Variability and Changes in Pearl River Delta Water Level: Oceanic and Atmospheric Forcing Perspectives.

Understanding water level (WL) fluctuations in river deltas is important for managing water resources and minimizing the impacts of floods and droughts. Here, we demonstrate the competing effects of atmospheric and oceanic forcing on multi-time-scale variability and changes in the Pearl River Delta (PRD) WLs in southern China, using 52 years (1961–2012) of in situ observations at 13 hydrological stations. PRD WL presents significant seasonal to decadal variations, with large amplitudes upstream related to strong variability of southern China rainfall, and with relatively small amplitudes at the coastal stations determined by sea level (SL) fluctuations of the northern South China Sea. We find that the strengths of atmospheric and oceanic forcing in PRD are not mutually independent, leading to a distinct contrast of WL–forcing relationships at upstream and coastal stations.

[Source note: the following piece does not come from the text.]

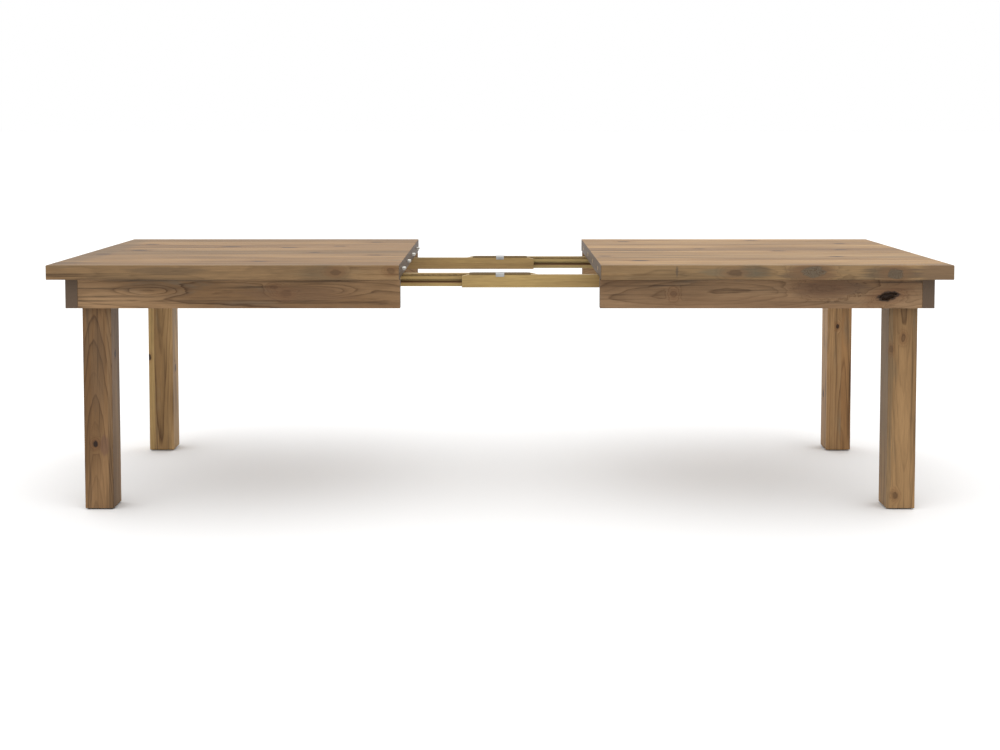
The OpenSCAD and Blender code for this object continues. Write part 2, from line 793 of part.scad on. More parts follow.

In the transition zone, because of the counteraction of atmospheric and oceanic forcing, no robust relationships are identified between WL and either of the forcing. We further show that in the drought season of the warm ENSO and PDO epochs, the effect of atmospheric (oceanic) forcing on PRD WL is largely enhanced (weakened), due to increased southern China rainfall and negative SL anomalies. Over the observation period, WL significantly decreased at upstream stations, by up to 28–42 mm yr−1 for flood season, contrasting with the upward trends of <4.3 mm yr−1 at coastal stations across all seasons. Southern China rainfall explains little of the observed WL trends, while SL rise is mostly responsible for the WL trends at coastal stations. [ABSTRACT FROM AUTHOR]